WeeklyWorker

02.03.1995

Communist experience

Mary Ward, branch secretary of Dundee CPGB, will be speaking at the IWWD celebration meeting in London. Here she compares her experience as a Labour Party councillor with her experience as a communist

I joined the CPGB during the Timex dispute and last year I was a communist candidate in the Hilltown by-election and the Scotland North East European elections. Next week we will be launching our local election campaign in Dundee and I will be standing in the Hilltown again.

Standing as a communist has been very different to my experience as a Labour Party candidate. For Labour our campaigns were simply about finding the vote. We were told not to discuss anything with anybody but only to identify who they were voting for. If they weren’t Labour they would have a circular sent to them targeting which party they said they were going to vote for.

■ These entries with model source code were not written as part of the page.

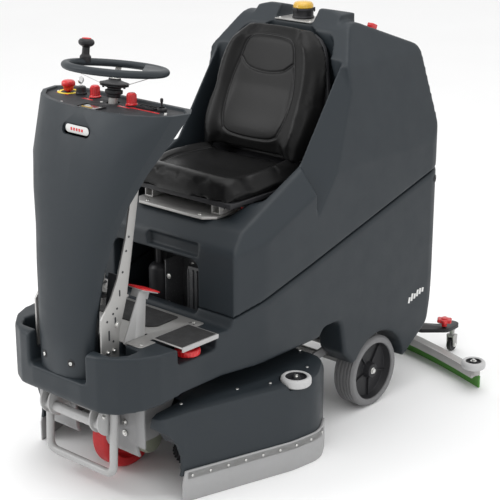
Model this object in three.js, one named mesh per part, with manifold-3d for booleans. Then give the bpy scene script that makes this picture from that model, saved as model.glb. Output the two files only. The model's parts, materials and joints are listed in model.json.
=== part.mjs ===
// Ride-on scrubber drier: a battery floor-cleaning machine that the operator sits on.
// Millimetres, +Z up, the nose towards -Y and the machine's left side towards +X.
// Every shape is laid out from the point on the floor under the middle of the rear axle,
// and the whole machine is then moved so that the origin is the middle of its footprint.
import * as THREE from "three";
import { mergeVertices } from "three/addons/utils/BufferGeometryUtils.js";
import Module from "manifold-3d";

// ---- Driving dimensions ----
const FRONT_REACH = 1130; // rear axle to the nose
const REAR_REACH = 610; // rear axle to the back of the squeegee castors
const BODY_HALF = 340; // half the width of the tanks
const NOSE_HALF = 305; // half the width of the foot deck at the front
const NOSE_RADIUS = 200; // corner of the foot deck seen from above
const BODY_BOTTOM = 345; // underside of the tank along the sides
const NOSE_BOTTOM = 300; // underside of the foot deck at the nose
const FOOT_TOP = 485; // top of the foot deck
const BOX_FRONT = -700; // front face of the seat box
const SEAT_TOP = 775; // top of the seat box
const CONSOLE_TOP = 1160; // rim of the steering console
const TANK_TOP = 1315; // front edge of the recovery tank's top
const TANK_TAIL_TOP = TANK_TOP - 112; // rear edge of the recovery tank's top
const TANK_TAIL = 345; // rear axle to the rear face of the tanks
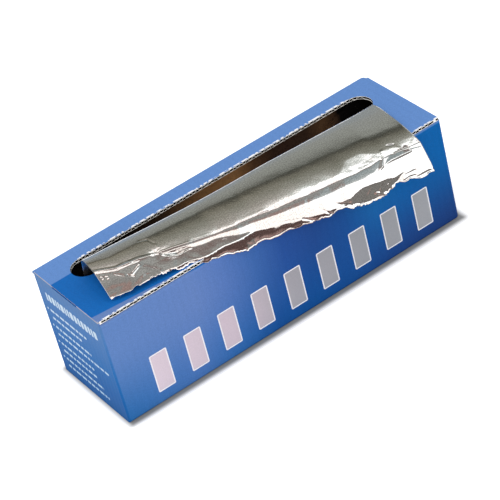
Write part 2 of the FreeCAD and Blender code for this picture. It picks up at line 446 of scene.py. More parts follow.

When you knock on the door for the Communist Party at the moment you know that the mass of people will not have it in mind to vote Communist! It actually surprised me how positive the response was to us as communist canvassers. People were very interested in our ideas. They had generally read our literature before we arrived and would ask us about points in the manifesto.

I think people were interested in what we had to say because it was so different from the rest.

Votes for us are a test of our strength - what is important is working class action. The Labour Party wants working class votes, but not working class action.

As a Labour councillor for Coldside, I acted as an advice or social worker. We kidded ourselves that we were saving people from the worst ravages of Toryism, but you only felt you were doing anything real when you managed to help an individual. It took a while for me to become very cynical and to own up to the fact that, as far as the working class as a whole is concerned, the council was useless.

We organised International Women’s Week on the council to raise the profile of women. We organised all sorts of events, from tiddlywinks to Tai Chi, and as long as you called them ‘women only’ it was OK. But it did not attempt to reach out to working class women.

Our immediate demands in our election manifesto of a minimum wage of £250 a week and 24 hour crèche facilities are minimum needs for women to be able to escape the drudgery of everyday life.

Poverty and childcare are the number one issues for women in the Hilltown. They are juggling all sorts of low paid part-time jobs around the need to look after their children.